I’m kinda on vacation now and will be until 9/18, so blogging will be irregular. But you’ll still see me here because next week my book comes out and I’m going to be in full book promo mode. So I’ll be around, just… more sporadic posting. And most of it will be this. And really, if you’re desperate for more Frank J. writing, buying my book would be a great idea.
While Harvey is in charge do everything he says… unless he says something that conflicts with something I told you to do. Then listen to me. And if anything either of us says conflicts with your own conscience, then your conscience is stupid and you shouldn’t listen to it.
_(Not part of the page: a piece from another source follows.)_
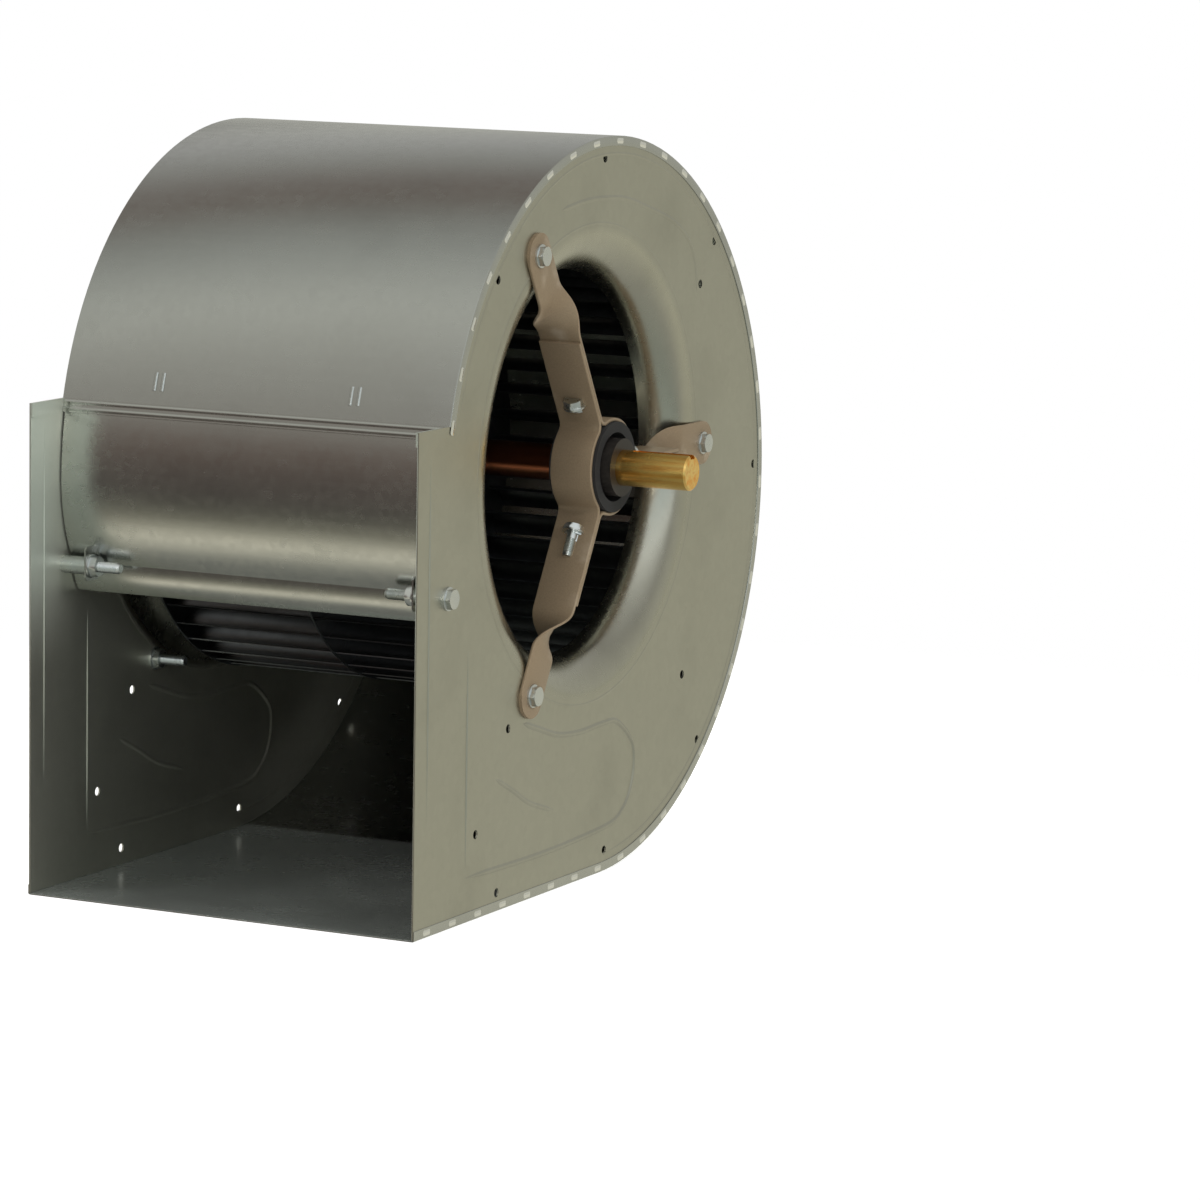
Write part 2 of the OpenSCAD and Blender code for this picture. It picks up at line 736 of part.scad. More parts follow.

Never do anything Basil tells you.
I can’t wait until you all get to read my new book! See you around!

Whoo Hoo!! A substitute!! Partay!! Partay!!
New book, New book!!! I’d be happy to be a critic if I were to say like get a free copy in the mail! My criticalness and such will be based on how much jing I have to put out for this must have…maybe should have…probably shouldn’t have…don’t ever buy this…world’s worst book ever… Get the hint me boy?
I ALWAYS do what Basil tells me to do!
Especially if it involves beating something with a stick.
Rest-up, Frank. We’re gonna beat you hard with election stuff when you return.
Oh, my God!
He’s baaaaaaaak!
(‘Bout time – you and MarkoMancuso.)
Speaking of book promos – I hear that Harvey knows Dennis Miller. I’m just sayin’….
[My publicist sent a copy of my last book to the Dennis Miller show, but we never heard back from him. So I hate Dennis Miller and, by extension, Harvey. -Ed.]
Lemme know when we get to the part where Harvey comes sliding into the room on a pair of socks while lip synching “Old Time Rock n Roll.”
Apostic – … you just missed it…
Frank is irregular. Too much information.
(Signum Crucis)…OK, folks, here comes the untethered Celtiphobia…no stopping the man from flinging potatoes around the room, drinking up our beer and ogling our ginger-haried women. We’ll just have to crank up the Makem and Clancy, Pogues, and Dropkick Murphys, run the Paul Ryan speech on a loop, along with waving pictures of Rose McGowan and Maureen O’Hara in front of his nose to bring him around to a suitably inebriate heel.
God Almighty may have given the Irish the uisge beatha to keep us from conquering the world, but we’ve learned to share it with the outsiders so that we can!
(cues Shippin’ Up Ta Boston)
(Exeunt)
See? That’s the problem with the blasted Irish – they just never. shut. up!
Now pipe down. I’m trying to watch “Boondock Saints”.
Ahhh, Boondock Saints..a splendid star turn from Tha Big Yin Billy….sure to be followed by In The Name Of The Father. S’matter, burn through that stellar DVD series on lutefisk? Compelling and nuanced drama, that. Every last one of the fifty disks.
We’re getting to ya Harvey! Next will be an affectation of Clifden tweeds, a craving for boxty and yellowman, asking “what’s tha craic, Des?”, and a rabid craving for anything broadcast on RTE.